Катя внимательно посмотрела на девушку.
— Элена, кончай темнить. Ты же только что из дома, у тебя макияж свежий и на ногах домашние шлепанцы вместо туфель.
— И что?
— Так почему ты голодная? Тебя мать что, не кормит? Или ты опять с ней погавкалась и трусливо сбежала, забыв переобуться?
У Эли задрожали губы, и через секунду она уже снова рыдала на плече у подруги.
— Почему мама его так не любит? Что он ей сделал плохого?
— Эленька, милая, а почему она должна его любить, скажи на милость? Это ты должна любить своего Валеру, вот ты его и любишь. И не требуй от мамы, чтобы ее вкусы совпадали с твоими.
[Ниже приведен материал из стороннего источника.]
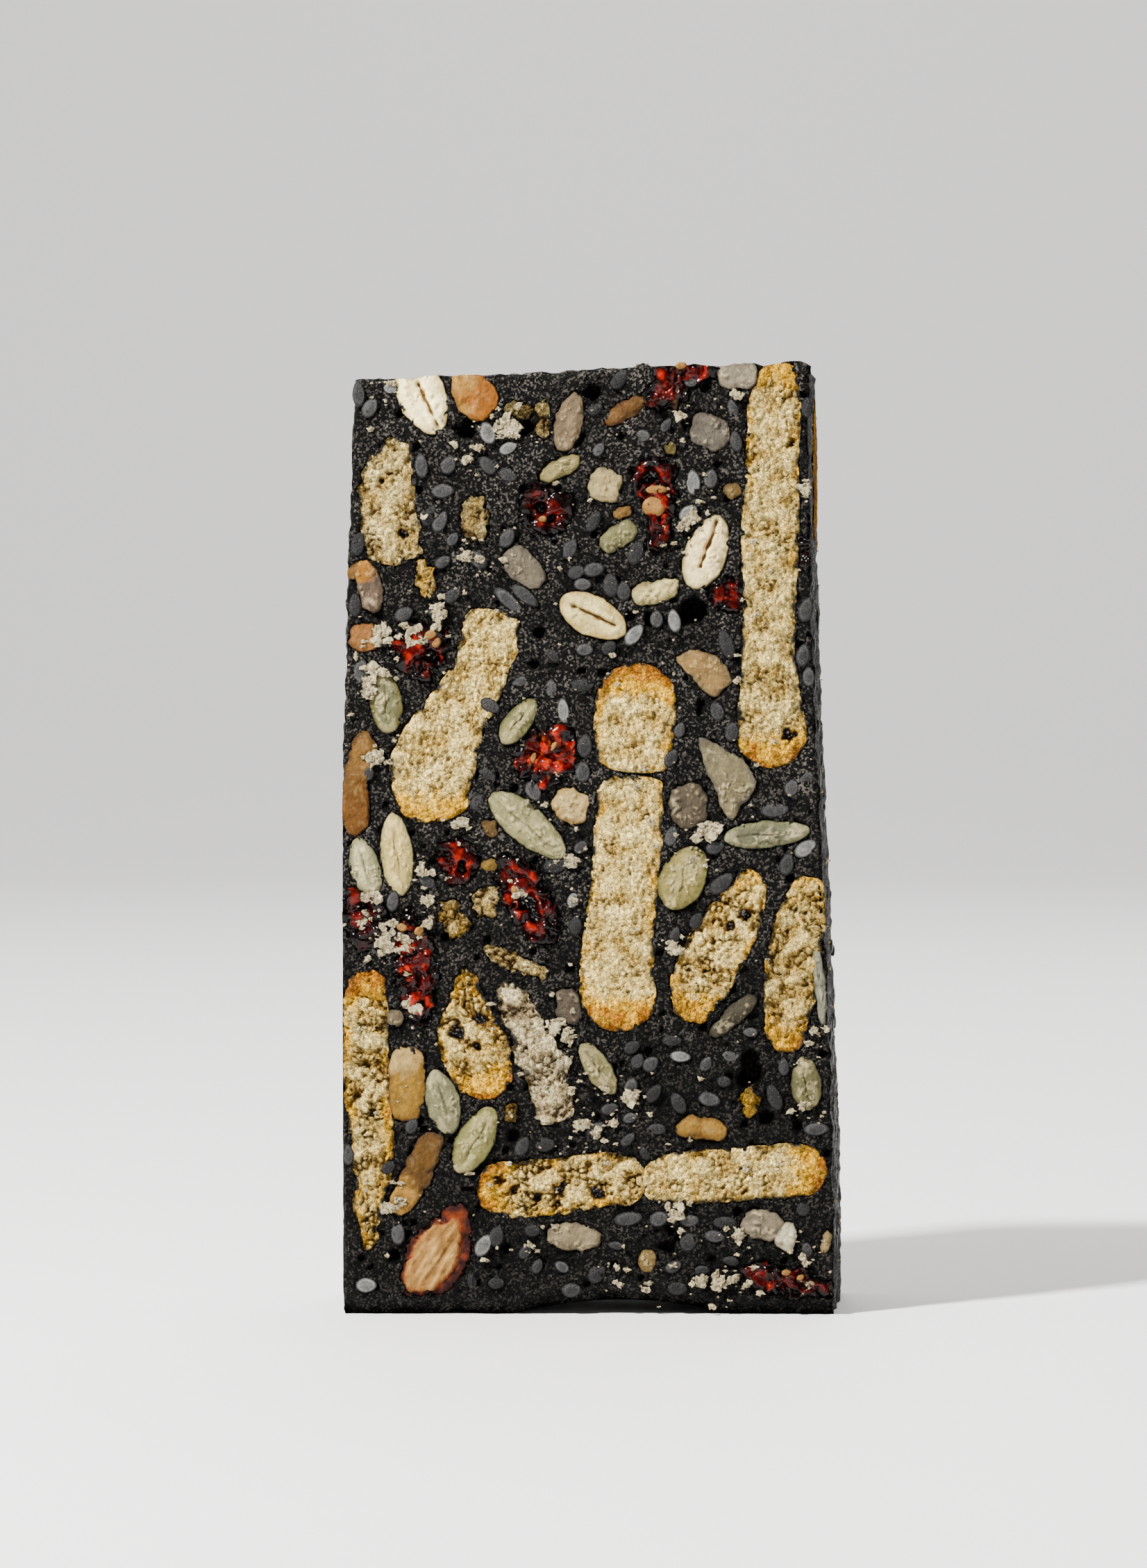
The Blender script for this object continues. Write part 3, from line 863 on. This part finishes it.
def drawBits(name, rows, kind, firstSeed, material):
    joined = newTinted()
    for number, row in enumerate(rows):
        mergeInto(joined, drawLump("bit", row, kind, firstSeed + 2.3 * number))
    keepPiece(joined)
    finishPiece(joined, name, material)


drawBits("small-nut-bits", bits, nutKind, 50, nutMaterial)
drawBits("cracker-bits", fragments, fragmentKind, 90, crackerMaterial)
drawBits("cranberry-bits", smallBerries, berryKind, 130, berryMaterial)
print("bits drawn")

# the nougat itself, with its large pits as x, z, radius. small ones are scattered, found again by cells
pitting = {"count": 260, "least": 0.22, "most": 0.42, "cell": 3, "evenFrom": 0.43}
pits = (
    (-13.4, 95.1, 0.9), (-7.0, 95.4, 0.7), (0.0, 99.2, 0.8), (-20.6, 96.8, 0.45), (-18.9, 93.4, 0.45),
    (-5.7, 73.4, 0.6), (-6.2, 70.0, 0.5), (10.9, 75.8, 1.4), (4.0, 75.2, 0.5), (-15.7, 40.7, 0.45),
    (-2.3, 37.4, 0.45), (-21.3, 6.3, 0.6), (-9.2, 7.1, 0.45), (-8.5, 19.3, 0.6), (18.8, 21.2, 0.7),
    (22.1, 20.4, 0.5), (8.3, 7.3, 0.65), (21.2, 47.0, 0.4), (17.0, 27.6, 0.9), (17.2, 26.0, 1.1),
    (16.4, 25.2, 0.7), (11.5, 65.0, 0.4), (6.3, 74.9, 0.7), (-18.6, 20.9, 0.4),
)


# says where a spot is taken by a piece, on the front or the back
class Room:
    def __init__(self, meshes):
        points, faces = [], []
        for verts, polygons in meshes:
            start = len(points)
            points += verts
            faces += [[start + i for i in polygon] for polygon in polygons]
        self.tree = BVHTree.FromPolygons(points, faces)

    def covered(self, x, z, side):
        hit = self.tree.ray_cast(Vector((x, side * 14, z)), Vector((0, -side, 0)), 7)
        return hit[0] is not None

    def near(self, x, z, side, reach):
        return self.tree.find_nearest(Vector((x, side * block["face"], z)), reach)[3]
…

Катя гладила плачущую девушку по голове и с грустью думала о том, что ее доводы, пожалуй, сложноваты для славной, доброй, но ограниченной Элены. С неутихающей болью она снова и снова задавала себе вопрос: что нашел в этой глуповатой девчушке блестящий будущий ученый Валерий Турбин? Он был аспирантом кафедры философии, и Катя познакомилась с ним, когда он пришел в их группу на целый семестр вести семинарские занятия. Турбин сразу выделил способную незаурядную студентку из общей массы третьекурсников, с ней одной он мог разговаривать на том языке, на котором привык общаться с профессорами и доцентами. Взаимный интерес вскоре подкрепился взаимной симпатией, плавно перешедшей во влечение, и кто знает, как бы все обернулось, если бы бездельница Эля не решила потащиться вместе с подругой в институт, чтобы оказать ей моральную поддержку, пока та будет сдавать экзамен по социальной психологии. Катя в аудитории сражалась с вопросами билета в обществе преподавателя, а Элена в коридоре, прислонившись к подоконнику, переживала за нее в обществе молодого аспиранта, который случайно проходил мимо. Вышедшей после экзамена Кате хватило одного взгляда, чтобы понять, что произошло. Но Эля и Турбин списали ее внезапную бледность на перенапряжение и волнение, вызванные экзаменом.